The plumbeous-crowned tyrannulet (Phyllomyias plumbeiceps) is a species of bird in subfamily Elaeniinae of family Tyrannidae, the tyrant flycatchers. It is found in Colombia, Ecuador, and Peru.

==Taxonomy and systematics==

The plumbeous-crowned tyrannulet was originally described as Pogonotriccus plumbeiceps. It was moved to genus Oreotriccus in the early twentieth century, and Oreotriccus was then merged into Phyllomyias following a 1977 publication.

The plumbeous-crowned tyrannulet is monotypic.

==Description==

The plumbeous-crowned tyrannulet is about 11.5 cm long. Males weigh about 11 g and females about 8 g. The sexes have the same plumage. Adults have a gray crown and bright olive nape, back, and rump. Their lores and supercilium are white with a dusky stripe through their eye. Their lower face is pale gray or whitish. Their wings are dusky with yellow to yellowish white edges on most flight feathers and the ends of the coverts. Their tail is dusky olive. Their throat is grayish white, their breast and flanks yellow with an olive wash, and their belly bright yellow. They have a brown to gray-brown iris, a black bill with sometimes a brown or pinkish cream base to the mandible, and gray or dark gray legs and feet.

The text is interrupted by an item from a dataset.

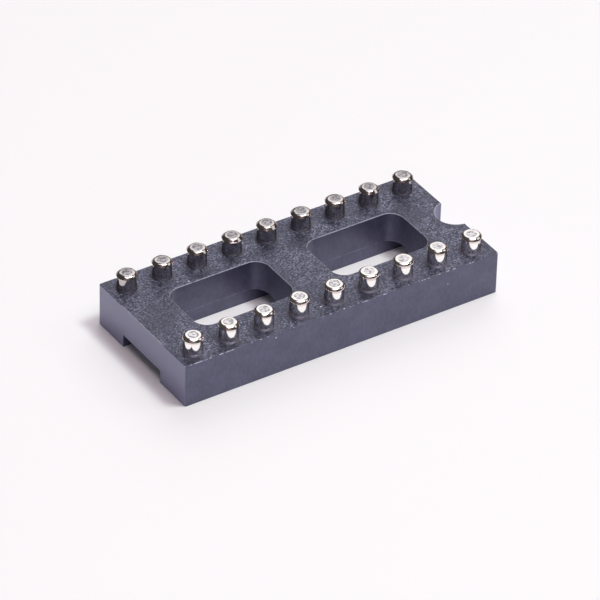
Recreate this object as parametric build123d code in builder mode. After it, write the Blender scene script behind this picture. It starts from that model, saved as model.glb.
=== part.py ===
from build123d import *
from math import radians, tan
import os

# A dual-in-line socket header with turned contacts, in millimetres.
# It lies on its mating face with the solder feet upward. The origin is the middle of the
# mating face, +X runs along the rows to the notched end and +Z points to the circuit board.

# Contact layout
pitch = 2.54
row_spacing = 7.62
contacts_per_row = 9

# Insulator
end_margin = 1.27            # from the last contact's axis to the end face
body_width = 10.0
body_height = 3.0
window_width = 4.3
window_count = 2
window_corner = 0.95
centre_bar = 3.0             # bar between two windows
end_bar = 2.93               # bar between a window and the end face
channel_width = 4.3          # shallow channel along the mating side
channel_depth = 0.9
notch_radius = 1.3
notch_centre_out = 0.15      # the notch's centre lies this far outside the end face
rim_round = 0.06             # rounding of the upper rims
relief_radius = 0.745        # countersink round each neck on the board side
relief_angle = 100
corner_round = 0.1           # rounding of the four upright corners

# Turned sleeve
flange_recess = 0.05         # the flange lies this far inside the mating face
flange_radius = 0.915
flange_thickness = 0.25
flange_clearance = 0.035     # around the flange in its counterbore
barrel_radius = 0.66
barrel_clearance = 0.02      # around the barrel in the insulator
press_ring_length = 0.4
press_ring_bevel = 0.08
foot_standoff = 1.2          # from the board side of the insulator to the foot's end face
neck_radius = 0.6
neck_recess = 0.45           # the neck starts this far inside the insulator
neck_clearance = 0.02        # around the neck in the insulator
shoulder_clearance = 0.05    # from the barrel's end to the insulator above it
foot_head_land = 0.05        # straight part of the foot's head
foot_bevel_height = 0.22     # from that land to the end face
foot_bevel_width = 0.15
foot_rim_round = 0.05        # rounding between the bevel and the end face
bore_radius = 0.475
bore_depth = 2.3             # from the flange's face to the end of the straight bore
drill_point_angle = 118

# Spring clip
lip_setback = 0.05           # the clip's lip lies this far inside the flange's face
lip_length = 0.2             # straight outside of the clip, pressed into the bore
lip_edge = 0.045             # metal left at the lip's edge
sheet = 0.08
throat_radius = 0.3          # inside of the ring that the mating pin enters
funnel_length = 0.35         # from the lip to the ring
ring_length = 0.35
finger_length = 1.0
finger_tip_radius = 0.2
finger_slot = 0.1

# Sizes that follow
body_length = (contacts_per_row - 1) * pitch + 2 * end_margin
bars_in_all = 2 * end_bar + (window_count - 1) * centre_bar
window_length = (body_length - bars_in_all) / window_count
contact_hole_radius = barrel_radius + barrel_clearance
flange_seat = flange_recess + flange_thickness
neck_start = body_height - neck_recess
contact_hole_end = neck_start + shoulder_clearance
foot_end = body_height + foot_standoff
bore_end = flange_recess + bore_depth
drill_point = bore_radius / tan(radians(drill_point_angle / 2))
lip_start = flange_recess + lip_setback
ring_start = lip_start + funnel_length
fingers_start = ring_start + ring_length
finger_tip = fingers_start + finger_length


def contact_places():
    """The (x, y) of each contact in pin order: seen from the mating side with the notch up,
    pin 1 is at the upper left, and the count goes down that row and up the other."""
    first = (contacts_per_row - 1) * pitch / 2
    side = row_spacing / 2
    down = [(first - i * pitch, -side) for i in range(contacts_per_row)]
    up = [(x, side) for x, _ in reversed(down)]
    return down + up


def upright_section(x, y):
    """A plane through a contact's axis, where a point is (distance from the axis, height)."""
    return Plane(origin=(x, y, 0), x_dir=(1, 0, 0), z_dir=(0, -1, 0))


def make_insulator():
    """The moulded body: block, channel, windows, notch and stepped contact holes."""
    board_side = Plane.XY.offset(body_height)
    with BuildPart() as insulator_body:
        with BuildSketch():
            Rectangle(body_length, body_width)
        extrude(amount=body_height)
        with BuildSketch():
            Rectangle(body_length, channel_width)
        extrude(amount=channel_depth, mode=Mode.SUBTRACT)
        with BuildSketch():
            with GridLocations(window_length + centre_bar, 0, window_count, 1):
                RectangleRounded(window_length, window_width, window_corner)
        extrude(amount=body_height, mode=Mode.SUBTRACT)
        with BuildSketch():
            with Locations((body_length / 2 + notch_centre_out, 0)):
                Circle(notch_radius)
        extrude(amount=body_height, mode=Mode.SUBTRACT)

        upright = insulator_body.edges().filter_by(Axis.Z)
        corners = upright.group_by(Axis.X)[0] + upright.group_by(Axis.X)[-1]
        fillet(corners.filter_by(lambda edge: abs(edge.center().Y) > body_width / 4), corner_round)
        fillet(insulator_body.faces().sort_by(Axis.Z)[-1].edges(), rim_round)

        # each contact has a countersunk hole for its neck, a wider one for its barrel, and a
        # counterbore on the mating side for its flange
        with Locations(board_side):
            with Locations(*contact_places()):
                CounterSinkHole(neck_radius + neck_clearance, relief_radius, body_height, relief_angle)
        with BuildSketch():
            with Locations(*contact_places()):
                Circle(contact_hole_radius)
        extrude(amount=contact_hole_end, mode=Mode.SUBTRACT)
        with BuildSketch():
            with Locations(*contact_places()):
                Circle(flange_radius + flange_clearance)
        extrude(amount=flange_seat, mode=Mode.SUBTRACT)
    return insulator_body


def make_sleeve(x, y):
    """One turned sleeve: flange, barrel with its press ring, neck and foot, blind bore."""
    ring_middle = (flange_seat + neck_start) / 2
    ring_low = ring_middle - press_ring_length / 2
    ring_high = ring_middle + press_ring_length / 2
    foot_radius = barrel_radius
    land_end = foot_end - foot_bevel_height
    with BuildPart() as contact_sleeve:
        with BuildSketch(upright_section(x, y)) as section:
            with BuildLine():
                Polyline(
                    (0, foot_end),
                    (foot_radius - foot_bevel_width, foot_end),
                    (foot_radius, land_end),
                    (foot_radius, land_end - foot_head_land),
                    (neck_radius, land_end - foot_head_land),
                    (neck_radius, neck_start),
                    (barrel_radius, neck_start),
                    (barrel_radius, ring_high + press_ring_bevel),
                    (contact_hole_radius, ring_high),
                    (contact_hole_radius, ring_low),
                    (barrel_radius, ring_low - press_ring_bevel),
                    (barrel_radius, flange_seat),
                    (flange_radius, flange_seat),
                    (flange_radius, flange_recess),
                    (bore_radius, flange_recess),
                    (bore_radius, bore_end),
                    (0, bore_end + drill_point),
                    close=True,
                )
            make_face()
            end_face_corners = section.vertices().group_by(Axis.Y)[-1]
            fillet(end_face_corners.sort_by(Axis.X)[-1], foot_rim_round)
        revolve(axis=Axis((x, y, 0), (0, 0, 1)))
    return contact_sleeve


def make_clip(x, y):
    """One spring clip: lip, funnel and ring from formed sheet, then four converging fingers."""
    ring_radius = throat_radius + sheet
    with BuildPart() as contact_clip:
        with BuildSketch(upright_section(x, y)):
            with BuildLine():
                Polyline(
                    (bore_radius - lip_edge, lip_start),
                    (bore_radius, lip_start),
                    (bore_radius, lip_start + lip_length),
                    (ring_radius, ring_start),
                    (ring_radius, fingers_start),
                    (finger_tip_radius + sheet, finger_tip),
                    (finger_tip_radius, finger_tip),
                    (throat_radius, fingers_start),
                    (throat_radius, ring_start),
                    close=True,
                )
            make_face()
        revolve(axis=Axis((x, y, 0), (0, 0, 1)))
        with BuildSketch(Plane(origin=(x, y, fingers_start))):
            Rectangle(2 * bore_radius, finger_slot)
            Rectangle(finger_slot, 2 * bore_radius)
        extrude(amount=finger_length, mode=Mode.SUBTRACT)
    return contact_clip


os.makedirs("parts", exist_ok=True)

insulator = make_insulator()
insulator.part.label = "insulator_body"
export_step(insulator.part, "parts/insulator_body.step")

for number, (x, y) in enumerate(contact_places(), start=1):
    sleeve = make_sleeve(x, y)
    sleeve.part.label = f"contact_sleeve_{number:02d}"
    export_step(sleeve.part, f"parts/{sleeve.part.label}.step")
    clip = make_clip(x, y)
    clip.part.label = f"contact_clip_{number:02d}"
    export_step(clip.part, f"parts/{clip.part.label}.step")
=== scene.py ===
import math
import random
import bmesh
import bpy
from mathutils import Matrix, Vector, noise


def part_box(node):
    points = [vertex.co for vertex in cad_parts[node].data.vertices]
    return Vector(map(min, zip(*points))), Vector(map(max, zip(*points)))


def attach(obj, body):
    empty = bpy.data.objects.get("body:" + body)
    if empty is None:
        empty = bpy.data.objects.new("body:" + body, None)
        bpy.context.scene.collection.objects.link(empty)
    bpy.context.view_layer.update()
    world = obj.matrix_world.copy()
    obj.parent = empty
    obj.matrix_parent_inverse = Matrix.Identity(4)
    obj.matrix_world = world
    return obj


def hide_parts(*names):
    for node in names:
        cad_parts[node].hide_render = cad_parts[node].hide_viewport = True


# Dresses a dual-in-line socket header with turned contacts. It lies on its mating face and
# shows its round solder feet. Sizes are in millimetres, and MM turns them into metres.
MM = 0.001

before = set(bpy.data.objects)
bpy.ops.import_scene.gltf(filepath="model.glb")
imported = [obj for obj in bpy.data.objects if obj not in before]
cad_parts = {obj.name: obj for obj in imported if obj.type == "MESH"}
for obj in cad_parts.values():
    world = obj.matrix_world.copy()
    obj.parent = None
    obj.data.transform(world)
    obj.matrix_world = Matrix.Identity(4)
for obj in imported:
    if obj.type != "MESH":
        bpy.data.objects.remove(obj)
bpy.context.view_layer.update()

# Sizes of the turned sleeve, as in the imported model
NECK_RADIUS = 0.6
FOOT_RADIUS = 0.66
NECK_RECESS = 0.45
PRESS_RING_LENGTH = 0.4
PRESS_RING_BEVEL = 0.08
PRESS_RING_RADIUS = 0.68
FLANGE_RADIUS = 0.915
FLANGE_THICKNESS = 0.25
BORE_RADIUS = 0.475
BORE_DEPTH = 2.3
DRILL_POINT = 0.285
SLEEVE_SIDES = 144
SHARP_ANGLE = 40             # degrees between two faces from which their edge is sharp
ON_AXIS = 1e-6               # a point this close to the axis lies on it

# The upset head of a foot and its neck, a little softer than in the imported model
FOOT_LAND = 0.03
FOOT_BEVEL_HEIGHT = 0.19
FOOT_BEVEL_WIDTH = 0.19
FOOT_UNDERCUT = 0.015
NECK_TAPER = 0.025
BEVEL_BULGE = (0.4, 0.9)     # share of an oval in the bevel's section
BEVEL_SEED = 100             # added to a contact's number for that draw
BEVEL_STEPS = 8
END_RINGS = 16

# Unevenness of the feet's ends
DISH_OFFSET = 0.03
DISH_RADIUS = (0.32, 0.38)
DISH_DEPTH = (0.01, 0.03)
DISH_WALL = 0.08
FOOT_TILT = 0.03
NEAR_CROWN = 0.02            # how far the rim of an end face drops below its middle
FAR_CROWN = 0.11
WAVER_START = 0.1            # this far below the head the unevenness starts
WAVER_FULL = 0.05            # and this far below the end it is full
SLOW_WAVES = 3               # waves to a millimetre
SLOW_DEPTH = 0.02
QUICK_WAVES = 7
QUICK_DEPTH = 0.015
WAVE_STEP = (3.7, 1.3, 0)    # how far one contact's waves lie from the next one's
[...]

==Distribution and habitat==

The plumbeous-crowned tyrannulet has a disjunct distribution along the Andes. It is found in all three of Colombia's Andean ranges, on the east slope through Ecuador, and on the east slope through most of Peru. It inhabits the interior and edges of humid montane forest in the subtropical and tropical zones. In elevation it occurs between 1300 and 2300 m in Colombia, between 1200 and 2200 m in Ecuador, and between 1200 and 1900 m in Peru.

==Behavior==
===Movement===

The plumbeous-crowned tyrannulet is a year-round resident throughout its range.

===Feeding===

The plumbeous-crowned tyrannulet's diet has not been detailed. It is known to feed on insects and probably also eats small fruits and berries. It forages singly or in pairs and often joins mixed-species feeding flocks. It forages from the forest's mid-level to the canopy, typically taking prey and fruits while briefly hovering.

===Breeding===

Nothing is known about the plumbeous-crowned tyrannulet's breeding biology.

===Vocalization===

The plumbeous-crowned tyrannulet sings more loudly than expected for its small size. One description of its song is "a series of 5-8 short hard notes 'pik pik pik pik pik'...given at relatively long intervals". Another is "a slightly accelerating, rising or rising-falling series of sharp, moderate-pitched notes: pip-pip-PIP-PIP-PIP-pip, sometimes ending with a lower trill: pip-pip-PIP-PIPtrr. Its call is "a rich rising-falling chatter: drr'r'I'I'I'r'r'r".

==Status==

The IUCN has assessed the plumbeous-crowned tyrannulet as being of Least Concern. It has a large range; its population size is not known and is believed to be stable. No immediate threats have been identified. It is considered uncommon in Colombia, "scarce (but easy to overlook, and doubtless underrecorded)" in Ecuador, and "rare to uncommon but probably overlooked; locally may be fairly common" in Peru. "As a species that depends upon forest, Plumbeous-crowned Tyrannulet potentially is at risk from human activities that destroy or degrade forests, such as expanding agriculture, mining, road construction, and logging".